Respondent having thus failed to discharge his duties as a notary public, under the facts and circumstances of the case, the revocation of his notarial commission, disqualification from being commissioned as a notary public for a period of two years and suspension from the practice of law for one year are in order. [10]

As for the charge against respondent of having conspired with the parties in falsifying the subject deed of sale, we agree with the IBP Investigating Commissioner that there is no sufficient evidence to hold him liable therefor.

WHEREFORE, the notarial commission of the respondent Atty. Jesus B. Bongon, if still existing, is hereby REVOKED, he is DISQUALIFIED from being commissioned as notary public for a period of two (2) years and SUSPENDED from the practice of law for a period of one (1) year, effective upon receipt of a copy of this Decision. He is WARNED that a repetition of this offense or a similar violation by him shall be dealt with more severely.

Let copies of this Decision be furnished the Office of the Bar Confidant to be appended to respondent's personal record as attorney. Likewise, copies shall be furnished to the Integrated Bar of the Philippines and all courts in the country for their information and guidance.
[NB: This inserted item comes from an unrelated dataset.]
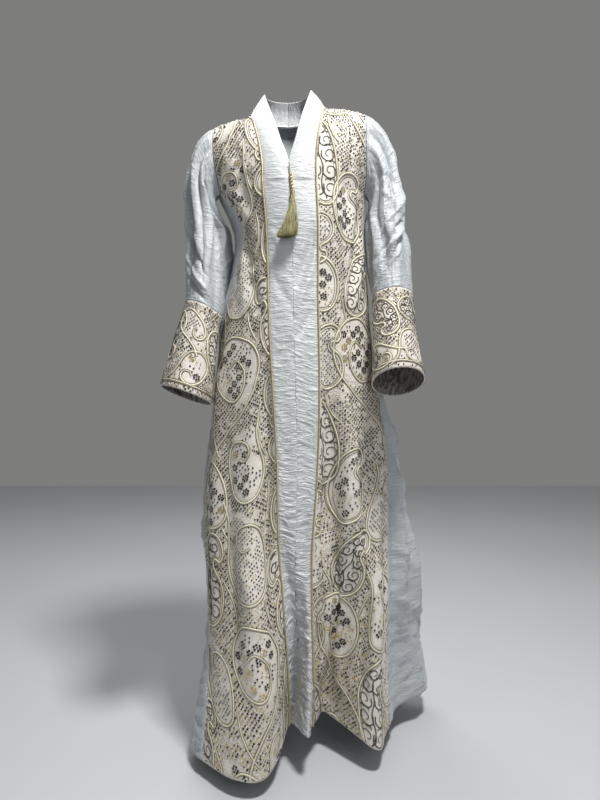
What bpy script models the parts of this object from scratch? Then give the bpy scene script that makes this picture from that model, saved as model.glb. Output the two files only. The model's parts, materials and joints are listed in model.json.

Puno, C.J., Ynares-Santiago, Carpio, Austria-Martinez, Corona, Carpio Morales, Azcuna, Tinga, Chico-Nazario, Velasco, Jr., Nachura, Reyes, Leonardo-De Castro, and Brion, JJ., concur.

[1] Rollo, pp. 1-4.

[2] Id. at 6.

[3] Id. at 12-13.

[4] Id. at 19.

[5] Id. at 23-26.

[6] Id. at 101-105.

[7] Lopena v. Cabatos, A.C. No. 3441, August 11, 2005, 466 SCRA 419, 426.

[8] Gonzales v. Ramos, A.C. No. 6649, June 21, 2005, 460 SCRA 352.

[9] Id.

[10] Lopena v. Cabatos, supra at 426-427.